Later he was asked about his signature campaign message: socialism is for losers.

He dismissed the Green New Deal as a program to “promise every American a government job.” He bragged that we achieved “near universal health care coverage” in Colorado by working with private insurance companies.

He said the state’s rules on methane capture were a remarkable achievement in climate action and were achieved by collaborating with the oil and gas industry. And he suggested that the state deserved credit for a program that reduced teen pregnancies by 54 percent.

No one challenged this litany of accomplishment because it is mostly irrelevant in the context of the national conversation.

It’s also not exactly true.

The reason the Green New Deal has a jobs component as well as a climate action agenda is the very same reason the Hickenlooper administration did not support efforts to end mining coal in Colorado despite its dramatic and indisputable impact on climate.

It’s because coal miners need jobs. So do oil drillers, fracking crews and dozens of other workers in the dirty energy sector. Without what’s commonly known as a “just transition” strategy, climate action simply won’t happen.

“Near universal health care coverage” is a nice talking point, but if you live in rural Colorado, it’s little more than that. Several Colorado counties have among the highest insurance premiums in the country because people have no choice but to pay what the private insurers demand. Then many policyholders can’t afford care because their deductibles are too high and the free market has failed to provide affordable care in their communities. 
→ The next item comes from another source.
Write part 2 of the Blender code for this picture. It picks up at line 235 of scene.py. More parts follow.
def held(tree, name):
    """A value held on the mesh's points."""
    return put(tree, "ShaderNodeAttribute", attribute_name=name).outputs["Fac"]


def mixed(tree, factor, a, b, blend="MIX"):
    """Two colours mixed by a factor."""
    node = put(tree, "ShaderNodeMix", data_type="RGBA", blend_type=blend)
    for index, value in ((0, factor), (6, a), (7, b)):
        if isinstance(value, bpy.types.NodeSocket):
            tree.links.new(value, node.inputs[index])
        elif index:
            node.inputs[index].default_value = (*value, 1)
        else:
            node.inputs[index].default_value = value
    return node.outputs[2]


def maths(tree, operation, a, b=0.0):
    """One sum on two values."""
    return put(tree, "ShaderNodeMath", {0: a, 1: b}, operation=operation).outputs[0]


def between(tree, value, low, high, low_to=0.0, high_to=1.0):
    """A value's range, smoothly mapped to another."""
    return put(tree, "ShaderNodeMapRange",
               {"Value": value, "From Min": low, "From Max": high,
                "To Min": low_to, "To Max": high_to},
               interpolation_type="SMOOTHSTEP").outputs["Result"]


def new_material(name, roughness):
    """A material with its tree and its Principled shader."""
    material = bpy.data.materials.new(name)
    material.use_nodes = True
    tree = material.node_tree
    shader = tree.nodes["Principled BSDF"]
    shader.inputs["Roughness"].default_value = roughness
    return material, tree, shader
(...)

Colorado’s methane rules are a good start, but their impact is minor compared to the 425 million tons of carbon dioxide produced from burning all the oil and natural gas extracted in Colorado in 2018 when Hickenlooper, known as Frackenlooper in some quarters, was cozying up with the industry.
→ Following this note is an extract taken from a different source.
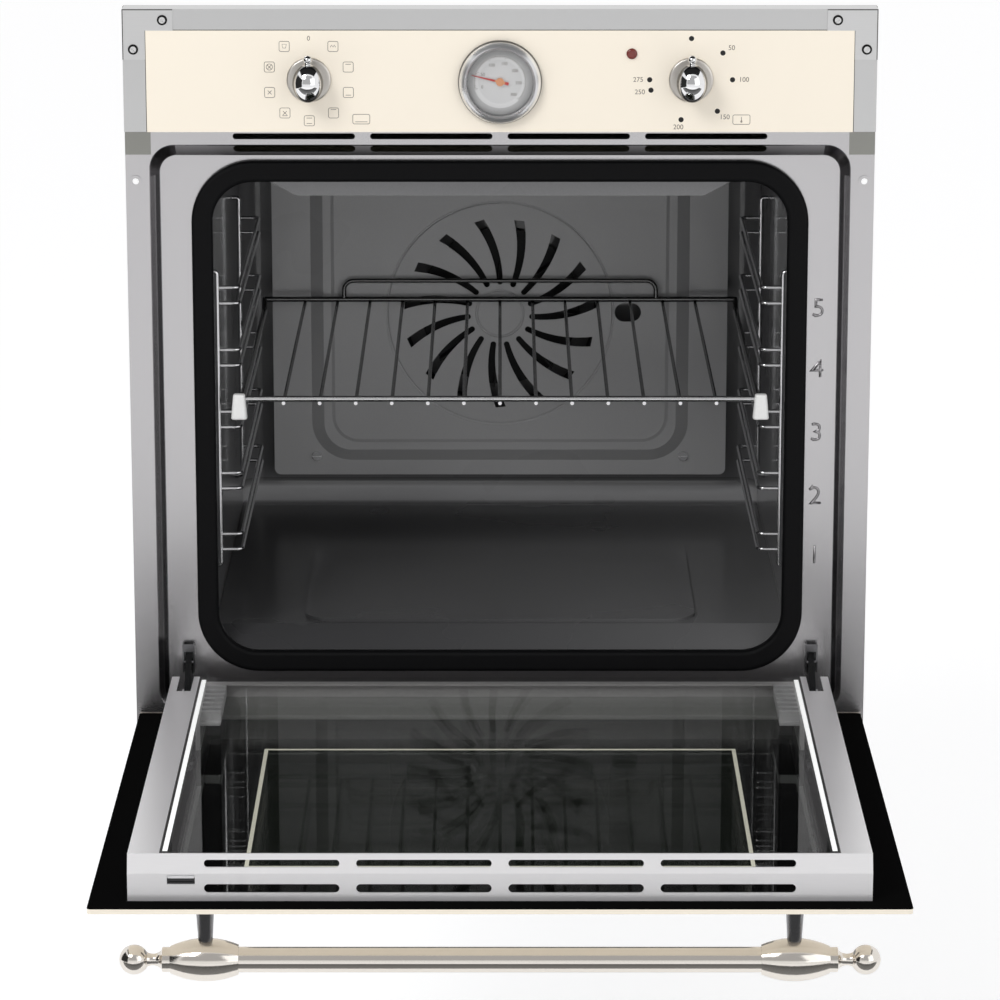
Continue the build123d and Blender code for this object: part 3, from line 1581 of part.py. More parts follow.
door_pieces = {
    "door_outer_glass": outer_glass,
    "door_middle_glass": middle_glass,
    "door_inner_glass": inner_glass,
    "door_left_strip": lambda: mirror(side_profile(), about=Plane.YZ),
    "door_right_strip": side_profile,
    "door_top_profile": top_profile,
    "door_bottom_rail": bottom_profile,
    "door_catch": door_catch,
    "glass_holders": glass_holders,
    "hinge_channels": hinge_channels,
    "hinge_pins": hinge_pins,
    "handle_bar": handle_bar,
    "handle_ends": handle_ends,
    "handle_posts": handle_posts,
}


def save(name, shape):
    """Writes one sub-part, as one compound of its separate solids."""
    pieces = shape if isinstance(shape, list) else [shape]
    solids = [solid for piece in pieces for solid in piece.solids()]
    export_step(Compound(children=solids) if len(solids) > 1 else solids[0], f"parts/{name}.step")


for name, make in oven_pieces.items():
    save(name, make())

for name, make in door_pieces.items():
    made = make()
    made = made if isinstance(made, list) else [made]
    save(name, [open_door(piece) for piece in made])
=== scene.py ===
from math import cos, pi, radians, sin

import bpy
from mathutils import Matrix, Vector


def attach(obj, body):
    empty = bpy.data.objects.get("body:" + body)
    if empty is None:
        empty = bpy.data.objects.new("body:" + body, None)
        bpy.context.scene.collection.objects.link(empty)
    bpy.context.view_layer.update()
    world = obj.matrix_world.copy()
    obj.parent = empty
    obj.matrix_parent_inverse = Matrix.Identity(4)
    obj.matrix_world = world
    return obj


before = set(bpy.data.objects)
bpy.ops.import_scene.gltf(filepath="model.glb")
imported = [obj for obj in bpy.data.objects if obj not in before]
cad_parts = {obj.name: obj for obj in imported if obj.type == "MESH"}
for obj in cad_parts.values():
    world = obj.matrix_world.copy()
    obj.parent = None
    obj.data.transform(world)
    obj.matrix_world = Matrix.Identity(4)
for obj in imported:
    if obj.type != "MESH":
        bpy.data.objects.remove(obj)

bpy.ops.object.select_all(action="DESELECT")
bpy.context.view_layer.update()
print("frame loaded:", len(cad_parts), "nodes")

mm = 0.001


def grey(level):
    return (level, level, level, 1)


# camera, floor, world and lamps

camera = {
    "place": (0, -3.462, 1.063),  # metres
    "pitch": 14.10,  # degrees below the horizon
    "lens": 158.8,
    "sensor": 36,
}

studio = {
    "floorSize": 30,
    "floorHeight": -0.45,  # the open door's handle hangs below the oven's base
    "floorColour": grey(0.80),
    "floorGlow": 0.30,
    "floorGlowSeen": 0.45,
    "skyAbove": (0.95, 0.95, 0.96, 1),
    "skyLevel": (0.80, 0.80, 0.81, 1),
    "skyBelow": grey(0.55),
    "skyStrength": 0.70,
    "lampsAimAt": (0, 0.1, 0.3),
    "keyPlace": (-1.6, -2.4, 2.6),
    "keySize": 1.3,
    "keyPower": 42,
    "fillPlace": (1.9, -2.6, 1.2),
    "fillSize": 2.0,
    "fillPower": 12,
}

# dark and grey cards that only reflections see: middle, size, turn, then the grey at each end
cards = {
    "overhead": ((0, -0.2, 2.60), (5.0, 2.8), (0, 0, 0), 0.02, 0.02),
    "front": ((0, -3.2, 2.10), (5.0, 3.2), (90, 0, 0), 0.50, 0.50),
    "left": ((-2.6, -1.2, 0.75), (3.2, 2.2), (90, 0, 90), 0.03, 0.03),
    "floor": ((0, -1.25, -0.43), (5.0, 1.3), (0, 0, 0), 0.25, 0.04),
}


class Wire:
    def __init__(self, shader, socket):
        self.shader = shader
        self.socket = socket

    def maths(self, operation, first, second):
        return self.shader.add("ShaderNodeMath", {"operation": operation}, {0: first, 1: second})

    def __add__(self, other):
        return self.maths("ADD", self, other)

    def __radd__(self, other):
        return self.maths("ADD", other, self)

    def __sub__(self, other):
        return self.maths("SUBTRACT", self, other)

    def __rsub__(self, other):
        return self.maths("SUBTRACT", other, self)

    def __mul__(self, other):
        return self.maths("MULTIPLY", self, other)

    def __rmul__(self, other):
        return self.maths("MULTIPLY", other, self)

    def __lt__(self, other):
        return self.maths("LESS_THAN", self, other)

    def __gt__(self, other):
        return self.maths("GREATER_THAN", self, other)

    def __abs__(self):
        return self.maths("ABSOLUTE", self, 0)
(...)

And then there’s the program to reduce teen pregnancy, which was truly an awesome accomplishment. Too bad state funding for it was nonexistent for years.

The real credit for this achievement belongs with the courageous folks at the Susan Thomas Buffett Foundation, which put up the money to provide long-acting reversible contraceptives across the state in defiance of all the predictable and inevitable political blowback.

Still, despite his flawed campaign so far, it’s hard not to like John Hickenlooper. 

He’s a nice guy. He’s the guy on the debate stage that you’d most want to have a beer with. 

If you see him on the sidewalk after the debate, you’ll instinctively want to say, “Really, John, it wasn’t that bad.”

But, alas, it was. 

Collaboration and compromise are essential components of governing, but they’re not a campaign platform. Voters need to know where candidates stand before they can trust them to act in their interest. 

Otherwise the message in all Hickenlooper’s squishy neutrality is that everything is negotiable, nothing is worth fighting for and when it comes to facing down powerful special interests, we’re on our own.

Diane Carman is a Denver communications consultant.